Race to Freedom: The Underground Railroad(90 minutes)directed by Don McBrearty.  1994. Courtney Vance and Janet Bailey star as slaves on a brutal antebellum North Carolina plantation. Vance and Bailey make a daring escape with two other slaves and travel north by means of the Underground Railroad.  Co-produced by two cable-TV services-The Family Channel and the Black Entertainment Network–Race to Freedom: The Underground Railroad uses historical fact as background for a fictional adventure tale. Though the film isn’t as suspenseful as it should be, it provides a valuable educational service in detailing the history of the Underground Railroad, the people responsible for its maintenance, and its modus operandi. U.S. history classes could use this exceptional production as supplemental material.  Students, who may find the information about the Underground Railroad in a textbook only vaguely interesting, will enjoy learning while watching the move.  It personalizes the history and will be remembered for a long time.  Race to Freedom offers believable, memorable characters and exciting drama while illustrating both the horrors of slavery and the courageous resistance by people who risked their own lives to free others

The Underground Railroad(200 minutes) hosted by Alfre Woodard, from the History Channel. Describes the network of runaway slaves, freed blacks and anti-slavery whites who were willing to risk everything for the sake of freedom. Features re-creations of escapes and legendary achievements by Abolitionist figures such as Frederick Douglass and Harriet Beecher Stowe. The vignettes, photographs, and dramatizations are stirring, the subject well researched, and the ideas are presented in a clear and concise manner that will hold the interest of younger children as well as adults. Underground Railroad re-creates tales of the slaves’ journey to freedom from secret codes to daring escapes — as well as the selflessness and heroism on the parts of the travelers, conductors, agents, and more.

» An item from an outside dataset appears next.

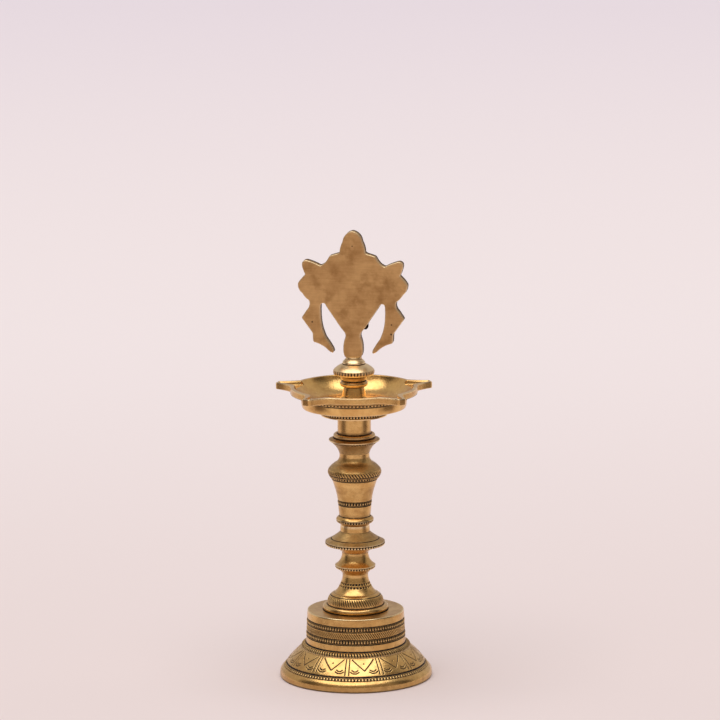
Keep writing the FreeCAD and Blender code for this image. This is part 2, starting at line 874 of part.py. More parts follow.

Underground Railroad: The William Still Story(60 minutes) tells the dramatic story of William Still, one of the most important yet largely unheralded individuals of the Underground Railroad. Still was determined to get as many runaways as he could to “Freedom’s Land,” smuggling them across the US border to Canada.  Bounty hunters could legally abduct former slaves living in the so-called free northern states, but under the protection of the British, Canada provided sanctuary for fugitive slaves. William Still was a humble Philadelphia clerk who risked his life shepherding runaway slaves to freedom in the tumultuous years leading up to America’s Civil War.  Still was the director of a complex network of abolitionists, sympathizers and safe houses that stretched from Philadelphia to what is now Southern Ontario.  In his fourteen years in the service of the Underground Railroad, he helped nearly eight hundred former slaves to escape. Still kept meticulous records of the many escaped slaves who passed through the Philadelphia “station.”  After the Civil War, Still published the secret notes he’d kept in diaries during those years.  And to this day, his book contains some of the best evidence we have of the workings of the Underground Railroad, detailing the freedom seekers who used it, including where they came from, how they escaped and the families they left behind.

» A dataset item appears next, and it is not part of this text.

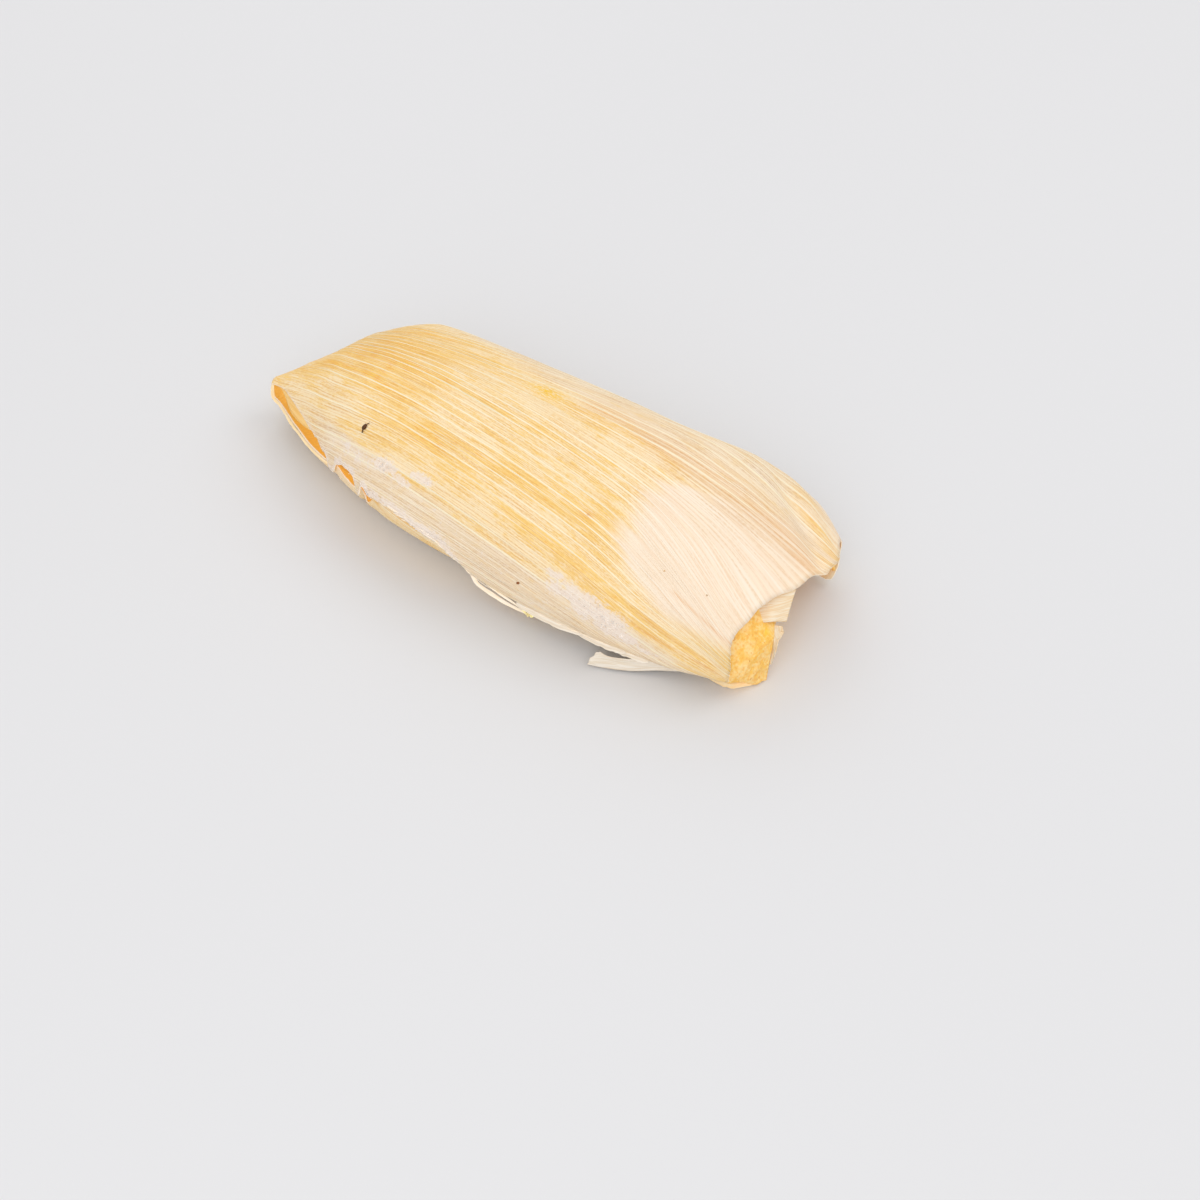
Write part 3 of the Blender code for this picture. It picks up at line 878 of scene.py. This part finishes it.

Africans in America: America’s Journey Through Slavery

Part 4: 1831-1865 Judgment Day (90 minutes) “What northerners were saying now is they didn’t want slavery to be part of the future in the West, because slavery would threaten their values, their sense of a work ethic. They were especially concerned that wherever slavery went it tended to degrade the meaning of labor. It tended to degrade the meaning of liberty itself…. Was a civil war inevitable over slavery in America? No. A war was not necessarily inevitable over slavery in America, but a deep conflict over slavery was. Any nation … that founds itself on the creeds of life, liberty, the pursuit of happiness, the right of revolution, the doctrine of consent and the doctrine of equality, and yet develops one of the largest systems of human bondage in the world, is living a national life of contradiction. “David Blight, historian

Slavery and the Making of America

Part 3: 1800 – 1860 Seeds of Destruction (60 minutes) The third hour looks at the period from 1800 through the start of the civil War when slavery saw an enormous expansion and entered its final decades. As the nation expanded west, the question of slavery became the overriding political issue. These years saw an increasingly mi9litant abolitionist movement and a widening rift between the North – which had largely outlawed slavery but still reaped the vast economic benefits of the system – and the South, now home to millions of enslaved lack men, women and children. By 1860, every attempt at striking an agreement had failed including the Missouri compromise and the draconian Fugitive slave Law of 1850 effectively splitting the Union apart.